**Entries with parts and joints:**
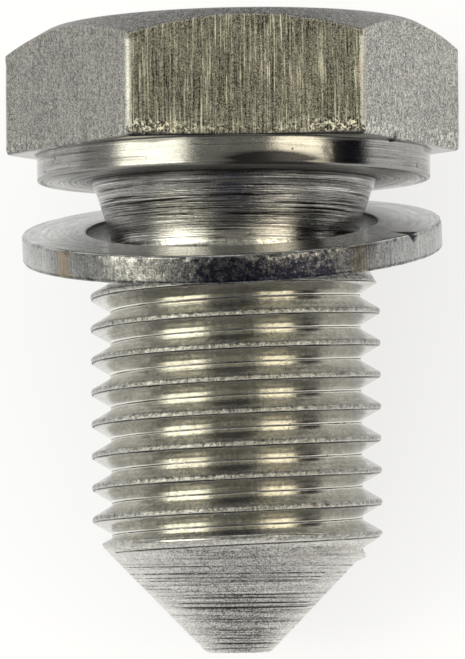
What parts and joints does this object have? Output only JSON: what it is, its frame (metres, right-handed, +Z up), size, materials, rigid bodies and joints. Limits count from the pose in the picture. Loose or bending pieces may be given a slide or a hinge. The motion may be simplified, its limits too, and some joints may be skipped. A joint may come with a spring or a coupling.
{
  "type": "oil drain plug",
  "caption": "Hexagon-head threaded drain plug with a collar, a tapered neck and a conical tip, and a loose flat sealing washer on its neck.",
  "frame": {"origin": "centre of the plan of the lying plug, on the ground that it lies on", "axes": "+Z up; +Y from the tip towards the head; +X level, across the plug"},
  "size_m": [0.021, 0.0308, 0.0209],
  "materials": {
    "plug_steel": "zinc-plated steel, brushed and lightly worn",
    "washer_metal": "plain metal, fine-grained and worn at the rim"
  },
  "bodies": {
    "root": {"plug_body": "plug_steel", "washer": "washer_metal"}
  },
  "joints": []
}
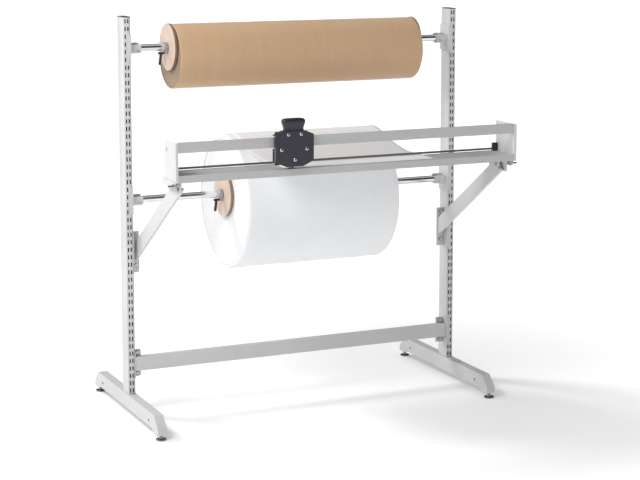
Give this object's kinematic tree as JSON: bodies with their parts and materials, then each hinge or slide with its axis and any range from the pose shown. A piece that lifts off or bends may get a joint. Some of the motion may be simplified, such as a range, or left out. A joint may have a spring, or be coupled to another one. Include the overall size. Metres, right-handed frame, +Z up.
{
  "type": "packing roll stand with cutter",
  "caption": "Free-standing packing stand: slotted uprights on long feet, a kraft paper roll above a foam roll, and a sliding cutter on a rail in front.",
  "frame": {"origin": "middle of the whole object's outline, on the floor", "axes": "+X along the rolls to the right of someone in front of the stand, -Y to the front where the cutter is, +Z up"},
  "size_m": [1.574, 1.07, 1.7003],
  "materials": {
    "paint": "satin",
    "black_plastic": "satin",
    "zinc": "satin",
    "chrome": "polished",
    "wood": "matte",
    "kraft": "matte",
    "core_board": "matte",
    "foam": "matte",
    "aluminium": "satin",
    "charcoal": "satin",
    "nylon": "satin",
    "blade_steel": "polished"
  },
  "bodies": {
    "frame": {"left_upright": "paint", "right_upright": "paint", "left_upright_cap": "black_plastic", "right_upright_cap": "black_plastic", "left_foot_beam": "paint", "right_foot_beam": "paint", "left_rear_lock_nut": "zinc", "left_front_lock_nut": "zinc", "right_rear_lock_nut": "zinc", "right_front_lock_nut": "zinc", "crossbar": "paint", "left_crossbar_bracket": "paint", "right_crossbar_bracket": "paint", "upper_left_rod_holder": "paint", "upper_right_rod_holder": "paint", "lower_left_rod_holder": "paint", "lower_right_rod_holder": "paint", "left_arm": "paint", "right_arm": "paint", "left_arm_bracket": "paint", "right_arm_bracket": "paint", "left_cutter_mount": "paint", "right_cutter_mount": "paint", "left_end_plate": "paint", "right_end_plate": "paint", "upper_rail": "aluminium", "cutting_bed": "aluminium", "film_guide_bar": "black_plastic", "left_bar_holder": "black_plastic", "right_bar_holder": "black_plastic", "foam_web": "foam"},
    "cutter_head": {"cutter_front_shell": "charcoal", "cutter_rear_plate": "charcoal", "blade": "blade_steel", "blade_holder": "aluminium", "upper_glide_shoe": "nylon", "lower_glide_shoe": "nylon", "rear_glide_shoe": "nylon"},
    "upper_rod_assembly": {"upper_rod": "chrome", "upper_left_disc": "wood", "upper_left_collar": "zinc", "upper_right_disc": "wood", "upper_right_collar": "zinc"},
    "upper_left_clamp": {"upper_left_lever": "black_plastic"},
    "upper_right_clamp": {"upper_right_lever": "black_plastic"},
    "lower_rod_assembly": {"lower_rod": "chrome", "lower_left_disc": "wood", "lower_left_collar": "zinc", "lower_right_disc": "wood", "lower_right_collar": "zinc"},
    "lower_left_clamp": {"lower_left_lever": "black_plastic"},
    "lower_right_clamp": {"lower_right_lever": "black_plastic"},
    "kraft_supply": {"kraft_roll": "kraft", "kraft_core": "core_board"},
    "foam_supply": {"foam_roll": "foam", "foam_core": "core_board"},
    "left_rear_foot": {"left_rear_levelling_foot": "zinc"},
    "left_front_foot": {"left_front_levelling_foot": "zinc"},
    "right_rear_foot": {"right_rear_levelling_foot": "zinc"},
    "right_front_foot": {"right_front_levelling_foot": "zinc"}
  },
  "joints": [
    {"name": "cutter_slide", "type": "slide", "parent": "frame", "child": "cutter_head", "axis": [1, 0, 0], "range_m": [-0.39, 0.92]},
    {"name": "upper_rod_spin", "type": "hinge", "parent": "frame", "child": "upper_rod_assembly", "pos_m": [0, 0.105, 1.566], "axis": [1, 0, 0], "continuous": true},
    {"name": "upper_left_lever_turn", "type": "hinge", "parent": "upper_rod_assembly", "child": "upper_left_clamp", "pos_m": [-0.5906, 0.105, 1.541], "axis": [1, 0, 0], "range_deg": [-85, 85]},
    {"name": "upper_right_lever_turn", "type": "hinge", "parent": "upper_rod_assembly", "child": "upper_right_clamp", "pos_m": [0.5926, 0.105, 1.541], "axis": [1, 0, 0], "range_deg": [-85, 85]},
    {"name": "lower_rod_spin", "type": "hinge", "parent": "frame", "child": "lower_rod_assembly", "pos_m": [0, 0.105, 0.926], "axis": [1, 0, 0], "continuous": true},
    {"name": "lower_left_lever_turn", "type": "hinge", "parent": "lower_rod_assembly", "child": "lower_left_clamp", "pos_m": [-0.3426, 0.105, 0.901], "axis": [1, 0, 0], "range_deg": [-85, 85]},
    {"name": "lower_right_lever_turn", "type": "hinge", "parent": "lower_rod_assembly", "child": "lower_right_clamp", "pos_m": [0.4076, 0.105, 0.901], "axis": [1, 0, 0], "range_deg": [-85, 85]},
    {"name": "kraft_roll_spin", "type": "hinge", "parent": "frame", "child": "kraft_supply", "pos_m": [0.001, 0.105, 1.5263], "axis": [1, 0, 0], "continuous": true},
    {"name": "foam_roll_spin", "type": "hinge", "parent": "frame", "child": "foam_supply", "pos_m": [0.0325, 0.105, 0.8926], "axis": [1, 0, 0], "continuous": true},
    {"name": "left_rear_foot_turn", "type": "hinge", "parent": "frame", "child": "left_rear_foot", "pos_m": [-0.765, 0.513, 0.03], "axis": [0, 0, 1], "continuous": true},
    {"name": "left_front_foot_turn", "type": "hinge", "parent": "frame", "child": "left_front_foot", "pos_m": [-0.765, -0.303, 0.03], "axis": [0, 0, 1], "continuous": true},
    {"name": "right_rear_foot_turn", "type": "hinge", "parent": "frame", "child": "right_rear_foot", "pos_m": [0.765, 0.513, 0.03], "axis": [0, 0, 1], "continuous": true},
    {"name": "right_front_foot_turn", "type": "hinge", "parent": "frame", "child": "right_front_foot", "pos_m": [0.765, -0.303, 0.03], "axis": [0, 0, 1], "continuous": true}
  ]
}
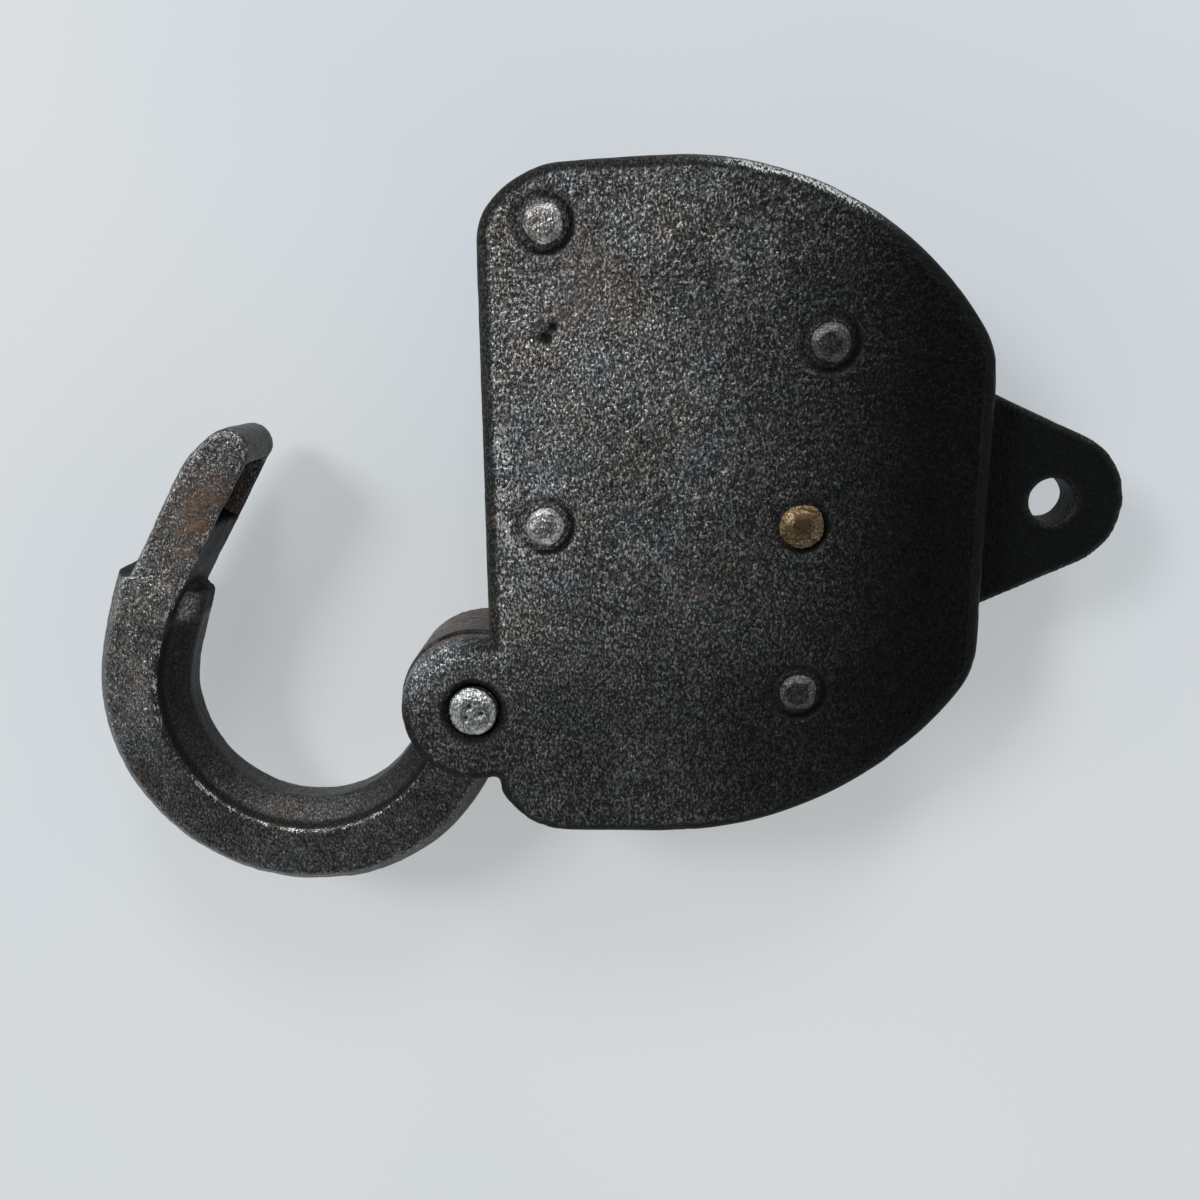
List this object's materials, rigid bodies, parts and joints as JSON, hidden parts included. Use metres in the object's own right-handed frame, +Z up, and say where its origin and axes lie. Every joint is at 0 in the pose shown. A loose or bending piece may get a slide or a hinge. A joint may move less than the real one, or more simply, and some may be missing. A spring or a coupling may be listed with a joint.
{
  "type": "padlock",
  "caption": "Rusty riveted D-shaped padlock, its hinged shackle swung fully open, with a sliding bolt, a swinging keyhole cover and a chain lug.",
  "frame": {"origin": "middle of the open lock's outline, on the surface that the lock lies on", "axes": "+X along the lock from the shackle to the chain lug, +Y across it towards the side away from the hinge, +Z up out of the marked plate"},
  "size_m": [0.1224, 0.0864, 0.0206],
  "materials": {
    "blackened_steel": "blackened sheet steel, sandy with fine rust and worn grey along the edges",
    "cast_frame": "dark rusted casting",
    "forged_steel": "forged bar, dark brown rust with bare worn ridges",
    "worn_steel": "hammered rivet ends, dull grey with rust in the marks",
    "aged_brass": "tarnished brown brass",
    "spring_steel": "blued spring strip"
  },
  "bodies": {
    "case": {"marked_plate": "blackened_steel", "keyhole_plate": "blackened_steel", "case_frame": "cast_frame", "hinge_pin": "worn_steel", "corner_rivet": "worn_steel", "edge_rivet": "worn_steel", "upper_pillar_rivet": "worn_steel", "lower_pillar_rivet": "worn_steel", "key_post": "aged_brass", "marked_side_ward": "blackened_steel", "keyhole_side_ward": "blackened_steel", "bolt_guide_pin": "worn_steel", "bolt_spring": "spring_steel", "spring_rivet": "worn_steel", "cover_rivet": "worn_steel", "cover_washer": "worn_steel"},
    "shackle": {"shackle": "forged_steel"},
    "bolt": {"bolt": "worn_steel"},
    "cover": {"keyhole_cover": "blackened_steel"}
  },
  "joints": [
    {"name": "shackle_swing", "type": "hinge", "parent": "case", "child": "shackle", "pos_m": [-0.01405, -0.0186, 0.01075], "axis": [0, 0, 1], "range_deg": [-71.6, 0]},
    {"name": "bolt_slide", "type": "slide", "parent": "case", "child": "bolt", "axis": [0, 1, 0], "range_m": [0, 0.006]},
    {"name": "cover_swing", "type": "hinge", "parent": "case", "child": "cover", "pos_m": [0.01235, 0.0036, 0.0015], "axis": [0, 0, 1], "range_deg": [-110, 110]}
  ]
}
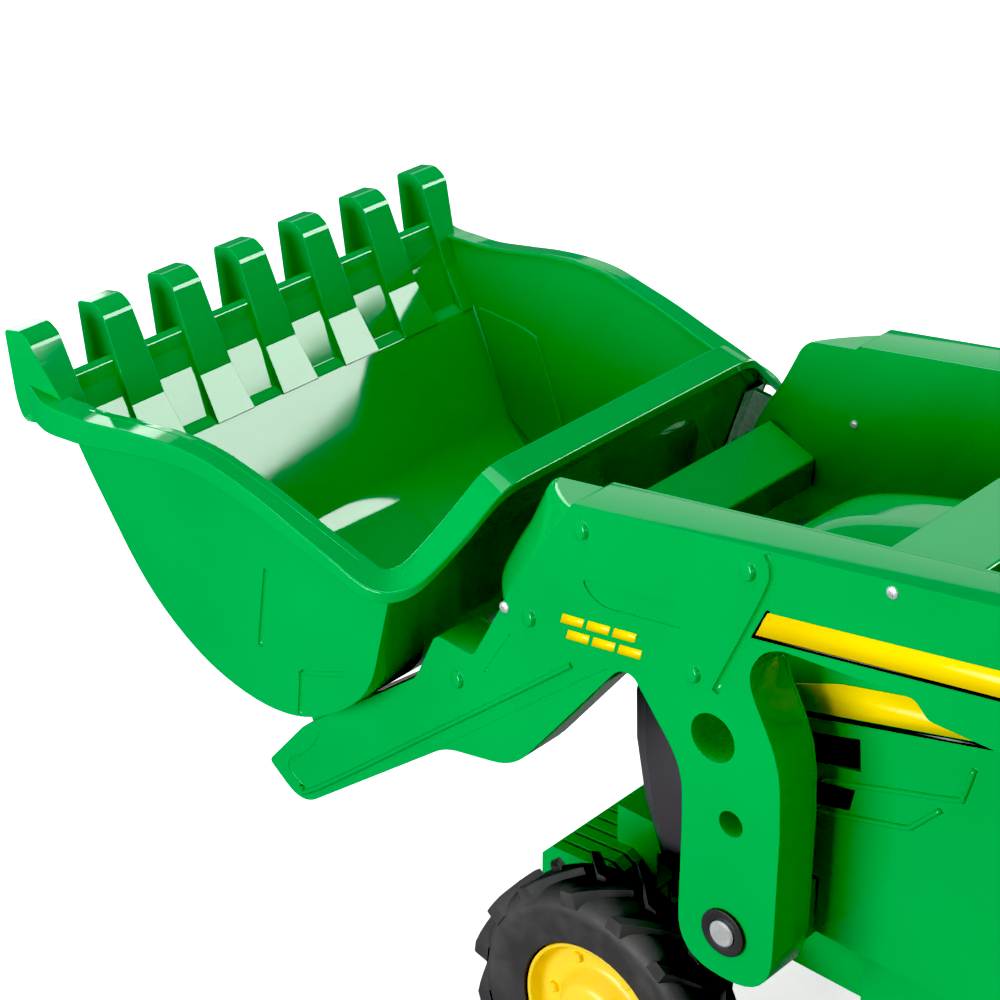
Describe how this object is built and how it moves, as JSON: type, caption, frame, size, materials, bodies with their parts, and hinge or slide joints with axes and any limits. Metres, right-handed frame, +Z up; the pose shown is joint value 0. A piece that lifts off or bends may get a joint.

**Objective:** Across the records, how many lines contain "lifts"? Only the number should be given.

**Reply:** 2